The customer is not sure how it happens.  Their sys admin just notices nothing on the machine is responding.  It always happens with the same physical system, running the same guests.  We have asked them to move the guests to a different box to see if the problem follows the guests or stays with the hardware.  As of yet, we have not gotten any results from that.

Chris recommended opening this BZ and bringing it to the attention of Drew Jones.


Bill

Comment 3 Michal Novotny 2010-07-09 12:04:28 UTC
(In reply to comment #2)
> Michal,
> 
> The customer is not sure how it happens.  Their sys admin just notices nothing
> on the machine is responding.  It always happens with the same physical system,
> running the same guests.  We have asked them to move the guests to a different
> box to see if the problem follows the guests or stays with the hardware.  As of
> yet, we have not gotten any results from that.
> 
> Chris recommended opening this BZ and bringing it to the attention of Drew
> Jones.
> 
> 
> Bill    

It *may* be related to the bug if the processor you're running this on is Arrandale. That may be right. I'm adding him to CC list right now.

Michal

Comment 4 Andrew Jones 2010-07-12 11:08:02 UTC
Yes, this certainly sounds related to bug 570579. I also see a new bug being worked on bare-metal that looks related, bug 612659.

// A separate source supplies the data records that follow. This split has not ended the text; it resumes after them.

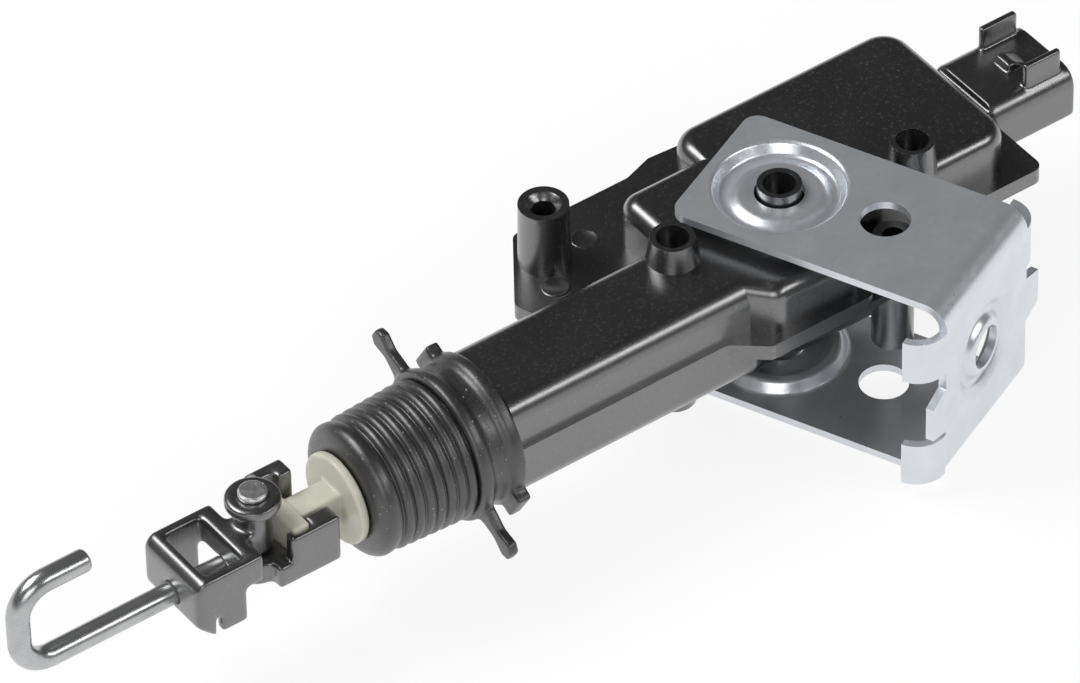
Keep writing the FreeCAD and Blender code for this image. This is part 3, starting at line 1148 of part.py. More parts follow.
def make_boot():
    """Moulds the rubber boot: the collar with its pull ears and the bellows in front of it."""
    collar_front = "0 - barrel_start - collar_length"
    collar_end = "0 - barrel_start - slide_play"
    waist = "collar_width / 2 - collar_waist"
    collar = turned("collar", (
        (collar_front, "nose_width / 2"), (collar_front, "collar_width / 2 - collar_waist / 2"),
        ("%s + collar_waist / 2" % collar_front, "collar_width / 2"),
        ("%s + collar_bead" % collar_front, "collar_width / 2"),
        ("%s + collar_bead + collar_waist" % collar_front, waist),
        ("%s - collar_bead - collar_waist" % collar_end, waist),
        ("%s - collar_bead" % collar_end, "collar_width / 2"), (collar_end, "collar_width / 2"),
        (collar_end, "nose_width / 2"),
    ))
    for sign in ("0 - 1", "1"):
        ear = new_sketch(collar, "YZ_Plane", ("0", "0", "%s + ear_inset" % collar_front))
        root = "(%s) * (collar_width / 2 - collar_waist)" % sign
        shoulder = "(%s) * (ear_reach - ear_width)" % sign
        head = "(%s) * (ear_reach - ear_width / 3)" % sign
        tip = "(%s) * ear_reach" % sign
        draw_polygon(ear, (
            (root, "0 - ear_width / 2"), (shoulder, "0 - ear_neck / 2"), (head, "0 - ear_width / 2"),
            (tip, "0 - ear_width / 4"), (tip, "ear_width / 4"), (head, "ear_width / 2"),
            (shoulder, "ear_neck / 2"), (root, "ear_width / 2"),
        ))
        pad(collar, ear, "ear_thick")
        lump = new_sketch(collar, "YZ_Plane", ("0", "0", "0 - barrel_start - pad_length"))
        draw_polygon(lump, rectangle("(%s) * (collar_width / 2 - 2 * collar_waist)" % sign,
                                     "(%s) * pad_reach" % sign,
                                     "0 - pad_width / 2", "pad_width / 2"))
        pad(collar, lump, "pad_length - slide_play")
    finish_node(collar, "boot_collar", AXIS, (Vector(1, 0, 0), "ear_angle"))

    ridges = int(value("boot_ridges"))
    step = "(boot_start - barrel_start - collar_length) / %d" % ridges
    growth = "(boot_width - boot_end_width) / 2 / %d" % ridges
    lip = "(rod_width / 2 + slide_play)"
    outer = []
    inner = []
    for index in range(ridges):
        start = "0 - boot_start + %d * %s" % (index, step)
        ridge = "(boot_end_width / 2 + %d * %s)" % (index, growth)
        groove = "(%s - boot_groove)" % ridge
        rise, crest, fall, end = ["%s + %s * %g" % (start, step, share) for share in RIDGE_SHARES]
        outer += [(rise, ridge), (crest, ridge), (fall, groove), (end, groove)]
        inner += [(fall, "%s - boot_wall" % groove), (end, "%s - boot_wall" % groove)]
    corners = [("0 - boot_start", lip), ("0 - boot_start", "boot_end_width / 2 - boot_bevel")] + outer
    corners += list(reversed(inner)) + [("0 - boot_start + 2 * boot_wall",
                                         "boot_end_width / 2 - 2.5 * boot_bevel"),
                                        ("0 - boot_start + boot_wall", lip)]
    finish_node(turned("bellows", corners), "boot_bellows", AXIS)


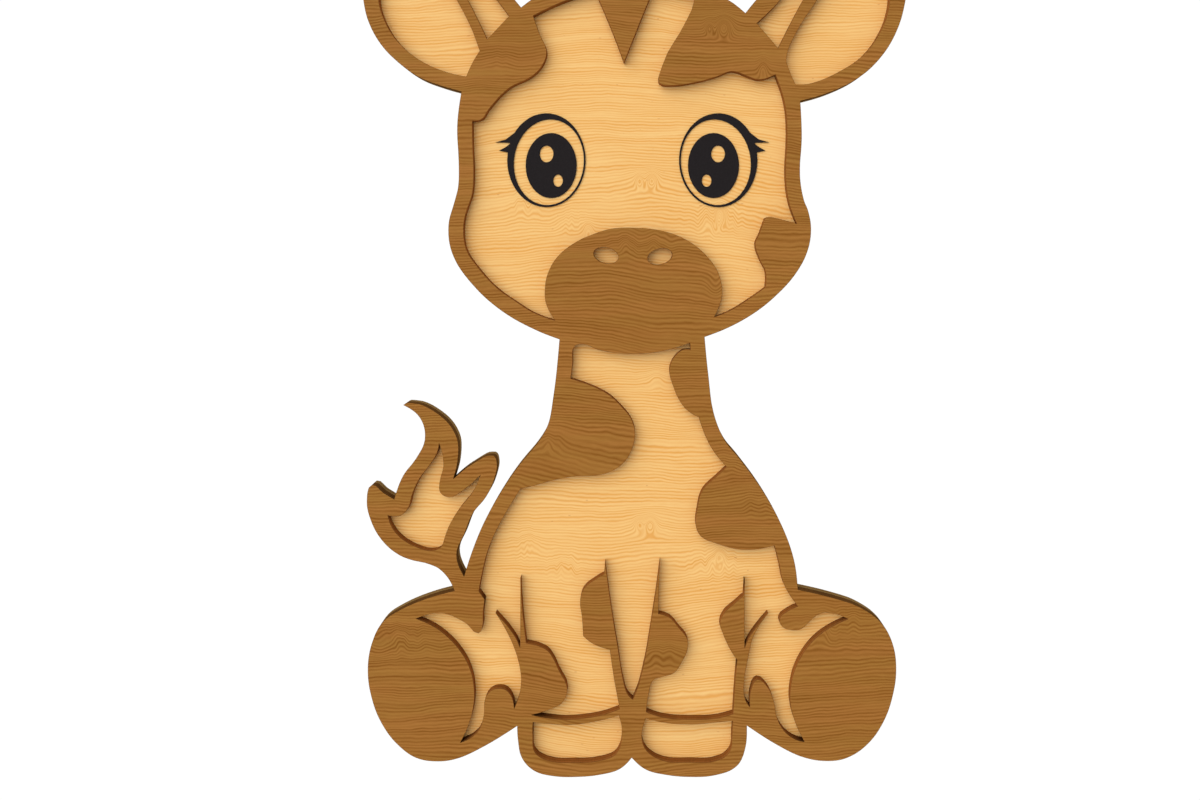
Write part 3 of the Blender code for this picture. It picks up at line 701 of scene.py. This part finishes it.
def build_dark_sheet():
    """The front sheet, its back carried across the CAD's glue gap to just before the pale sheet."""
    front_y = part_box("front_fretwork")[0].y
    back_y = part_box("back_panel")[0].y - SHEET_JOINT
    stain = dark_face("dark_stain_face", DARK_SEED)
    # The window walls get soot and painted shade in their narrow tips
    wall = cut_wall("dark_cut_edge", front_y, *UMBER_WALL, soot_and_shade=TIP_SOOT_AND_SHADE)
    # The outside wall takes a darker copy of the wall material: painted shade
    outer = cut_wall("shaded_outer_cut_edge", front_y, *SHADED_OUTER_WALL)
    dark = sheet("dark_sheet", "front_fretwork", front_y, back_y, DARK_GRID)
    stand_for(dark, "front_fretwork", (stain, wall, stain, outer))


def build_fittings():
    plating = zinc("zinc_plate", PLATE_BRIGHT, PLATE_DULL, 0.45)
    bright = zinc("screw_zinc", SCREW_BRIGHT, SCREW_DULL, 0.3)
    grey = rubber()
    stand_for(rounded("hanger", "hanger_plate", HANGER_EASE), "hanger_plate", [plating])
    for side in ("left", "right"):
        screw = rounded(side + "_screw", side + "_hanger_screw", SCREW_EASE)
        stand_for(screw, side + "_hanger_screw", [bright])
        pad = rounded(side + "_pad", side + "_wall_bumper", PAD_EASE)
        stand_for(pad, side + "_wall_bumper", [grey])


def finish_eyes():
    """The CAD's own eye pieces, in black film."""
    film = black_film()
    for side in ("left", "right"):
        for part in ("eye_ring", "pupil"):
            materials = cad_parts[side + "_" + part].data.materials
            materials.clear()
            materials.append(film)


def cove_profile():
    """Radius and height of the cove's rings, from the floor's edge up to the dome's top."""
    quarter = [math.pi / 2 * i / COVE_ARC_STEPS for i in range(COVE_ARC_STEPS + 1)]
    bend = [(COVE_RADIUS - COVE_BEND + COVE_BEND * math.sin(angle),
             COVE_FLOOR + COVE_BEND - COVE_BEND * math.cos(angle)) for angle in quarter]
    dome = [(COVE_RADIUS * math.cos(angle),
             COVE_DOME_MIDDLE + COVE_RADIUS * math.sin(angle)) for angle in quarter[1:-1]]
    return bend + dome


def glowing_white():
    white = bpy.data.materials.new("studio_white")
    white.use_nodes = True
    inputs = white.node_tree.nodes["Principled BSDF"].inputs
    inputs["Base Color"].default_value = (0.0, 0.0, 0.0, 1.0)
    inputs["Specular IOR Level"].default_value = 0.0
    inputs["Emission Color"].default_value = (1.0, 1.0, 1.0, 1.0)
    inputs["Emission Strength"].default_value = COVE_GLOW
    return white


def build_studio():
    """A white cove that only the camera sees, so that it lights nothing."""
    work = bmesh.new()
    rings = []
    for radius, z in cove_profile():
        angles = [2 * math.pi * k / COVE_SIDES for k in range(COVE_SIDES)]
        rings.append([work.verts.new((radius * math.cos(a), radius * math.sin(a), z)) for a in angles])
    for low, high in zip(rings, rings[1:]):
        for k in range(COVE_SIDES):
            after = (k + 1) % COVE_SIDES
            work.faces.new((low[k], low[after], high[after], high[k])).smooth = True
    work.faces.new(rings[0])
    work.faces.new(rings[-1])
    mesh = bpy.data.meshes.new("studio_cove")
    work.to_mesh(mesh)
    work.free()
    mesh.materials.append(glowing_white())
    cove = add_item("studio_cove", mesh)
    cove.visible_diffuse = False
    cove.visible_glossy = False
    cove.visible_shadow = False
    cove.visible_transmission = False


def add_sun(name, towards, share, spread):
    """A soft far light: share is what a face square to -Y or +Y receives."""
    light = bpy.data.lights.new(name, "SUN")
    light.angle = math.radians(spread)
    direction = Vector(towards).normalized()
    light.energy = share * math.pi / abs(direction.y)
    add_item(name, light).rotation_euler = direction.to_track_quat("Z", "Y").to_euler()


def build_lights():
    """An even white sky, a wide key from the upper left, and a sun for the back."""
    scene = bpy.context.scene
    scene.view_settings.view_transform = "Standard"
    scene.world = bpy.data.worlds.new("studio")
    scene.world.use_nodes = True
    sky = scene.world.node_tree.nodes["Background"]
    sky.inputs["Color"].default_value = (1.0, 1.0, 1.0, 1.0)
    sky.inputs["Strength"].default_value = AMBIENT
    tilt, rise = math.radians(KEY_TILT), math.radians(KEY_RISE)
    key = (-math.sin(tilt) * math.cos(rise), -math.cos(tilt), math.sin(tilt) * math.sin(rise))
    add_sun("key", key, KEY_SHARE, KEY_SPREAD)
    add_sun("rear", REAR_TOWARDS, REAR_SHARE, REAR_SPREAD)


def build_camera():
    front_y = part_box("front_fretwork")[0].y
    camera = bpy.data.cameras.new("camera")
    camera.sensor_width = CAMERA_SENSOR
    camera.lens = CAMERA_LENS
    camera.shift_x, camera.shift_y = CAMERA_SHIFT
    item = add_item("camera", camera)
    item.location = (0.0, front_y - CAMERA_DISTANCE, CAMERA_HEIGHT)
    item.rotation_euler = (math.radians(90), 0.0, 0.0)
    bpy.context.scene.camera = item


build_camera()
build_pale_sheet()
build_dark_sheet()
build_fittings()
finish_eyes()
build_lights()
build_studio()
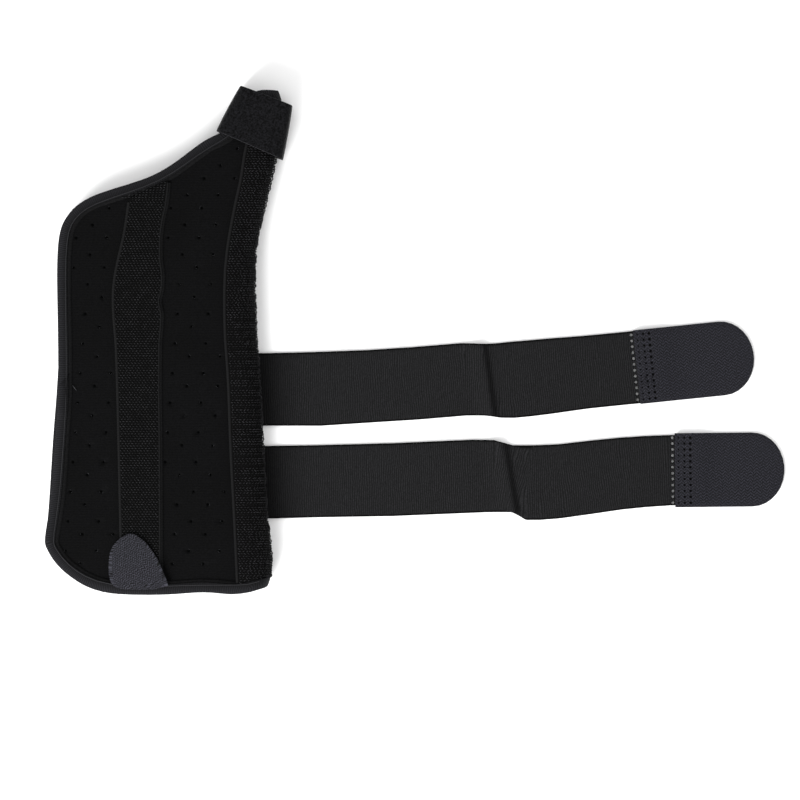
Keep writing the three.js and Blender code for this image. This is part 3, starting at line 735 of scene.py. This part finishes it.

Comment 14 Andrew Jones 2010-11-18 07:56:28 UTC
Switching to _irq_ keyhandler works for me. Should I create a brew build? Or would you just like to quick build xen.gz with the simple patch?

-static void do_crashdump_trigger(unsigned char key)

+static void do_crashdump_trigger(unsigned char key, struct cpu_user_regs *regs)


-    register_keyhandler('C', do_crashdump_trigger, "trigger a crashdump");

+    register_irq_keyhandler('C', do_crashdump_trigger, "trigger a crashdump");

Comment 19 Paolo Bonzini 2010-12-20 14:39:35 UTC
Do you still have the packages for the kernel which gave this "xm dmesg" (especially the kernel-xen and debuginfo package)?

Comment 22 Paolo Bonzini 2011-01-10 17:33:48 UTC
The messages are harmless, I see no reason for them to use XENLOG_ERR.  We just got that severity level from upstream.  I'm downloading the kernel packages anyway to check what address is ffff828c8013073f for.

Of the patches that went in between -17.1 and -26.1, the last one is a data corruption, so it's certainly possible that it is the cause of this hang---and possibly others that were reported in the past.  However, the new kernel would "just fix it", it wouldn't result in any of the messages of comment #18.

Comment 23 Andrew Jones 2011-03-18 14:05:25 UTC
The messages seems OK to me, just overly verbose. Here's what the address maps to

# addr2line -fie xen-syms-2.6.18-194.26.1.el5.bz611978.debug ffff828c8013073f
load_segments
/usr/src/debug/kernel-2.6.18/xen/arch/x86/domain.c:1002
context_switch
/usr/src/debug/kernel-2.6.18/xen/arch/x86/domain.c:1362

978 static void load_segments(struct vcpu *n)
...
 996     /*
 997      * Either selector != 0 ==> reload.
 998      * Also reload to reset FS_BASE if it was non-zero.
 999      */
1000     if ( unlikely((dirty_segment_mask & (DIRTY_FS | DIRTY_FS_BASE)) |
1001                   nctxt->user_regs.fs) )
1002         all_segs_okay &= loadsegment(fs, nctxt->user_regs.fs);
1003 

So we're just detecting that we need to reset the FS segment when scheduling a new domain (meaning the last domain touched it), and that causes a host trap because the segment doesn't exist (Trap 11 is TRAP_no_segment).

How about the other issues in this bug? Are things working well for the customer now?

Comment 26 Andrew Jones 2011-03-18 14:51:12 UTC
Closing current release. If we're wrong about that, and the bug reappears on the latest release, then this can be reopened.